The next phase was to track the Excel records in more detail. This involved data modeling and designing an ETL process. One of the challenges at this point was the data frame to database writing time. RODBC offers sqlSave(), but it couldn't keep up with the demand. I wasn't the only one that noticed; others raised this issue on Stack Overflow, but no coded solution was proposed.

This is when I had the inspiration to write my own functions. I started writing the code in 2017 until I reached a solution of creating batches of parameterized INSERT statements. It was a major speed up and I became reliant on it for other projects. The code lived in a few scripts until I started building it out as an internal package in 2018.
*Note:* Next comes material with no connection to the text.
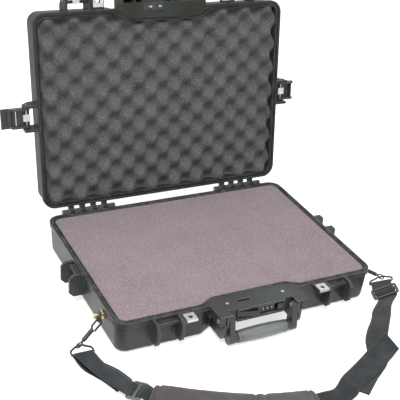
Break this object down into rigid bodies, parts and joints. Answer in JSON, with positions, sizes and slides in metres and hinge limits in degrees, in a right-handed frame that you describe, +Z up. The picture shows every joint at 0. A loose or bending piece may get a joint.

It's now 2021 and I've decided to open source the package in hopes it'll be useful to others. What's nice about it is that it's minimal. Only base R is used for data manipulation and RODBC for database connectivity.

Prerequisites

  • R (>= 4.0.0)
  • RODBC (>= 1.3.0)

Installation

  1. Install RODBC if necessary. In R, copy the following code into the console and press Enter.

    install.packages("RODBC")

In Release: Using Source Package

  1. Download the source package (tar.gz) of the current release here.

  2. In R, copy the following code into the console.

    install.packages("sqlBatchInsertR_#.tar.gz", repos = NULL, type = "source")
  3. Change the first argument to be the path of the downloaded (tar.gz) file and press Enter.

In Development: Using devtools

The R package devtools allows users to install packages directly from GitHub. In R, copy the following code into the console and press Enter.

# install devtools if necessary
install.packages("devtools")

# install sqlBatchInsertR and dependent package from the GitHub repository
devtools::install_github("nicholas-alonzo/sqlBatchInsertR")

In Development: Using Command Line

  1. Install Git if necessary.

  2. Open a terminal.

  3. Change the current working directory to the location where you want the cloned directory.

  4. Copy the following command into terminal and press Enter. This will make a full copy of the repository data that GitHub has at that point in time, including all versions of every file and folder for the project.

    git clone https://github.com/nicholas-alonzo/sqlBatchInsertR
    
  5. Copy the following command into terminal and press Enter. This will install the source package to your current version of R.

    R CMD INSTALL sqlBatchInsertR
    

Usage and Features

This has currently been tested for use with Microsoft SQL Server and is in development.

Below are the main functions of the package.

sqlBatchInsert(dbconn, df, dbtable, nrecords = 1000)
  • Inserts a data frame into a database table in a transaction using a list of parameterized INSERT statements.
sqlTransaction(dbconn, statement, prompt = TRUE, addl_text = NULL)
  • Prompts the user to commit or rollback the results of a SQL INSERT, UPDATE, or DELETE statement.
sqlRowsAffected()
  • Returns the number of rows affected in a database table when sqlBatchInsert() or sqlTransaction() are successfully executed.
sqlOdbcErrors()
  • Returns a list of ODBC errors after sqlBatchInsert() or sqlTransaction() fails to execute.

Documentation

Please refer to the Wiki for additional documentation including use cases, benchmarks, and limitations.

Contributing

  • 🦾 Share ideas for feature enhancements here.
  • ‼️ Raise issues regarding functionality and share solutions here.
  • 📓 Chat about anything and everything here.
  • ✋ Ask for help and share solutions here.
  • 💌 Share with me if this package is helpful here.

License

sqlBatchInsertR is released under the GNU General Public License v2.0.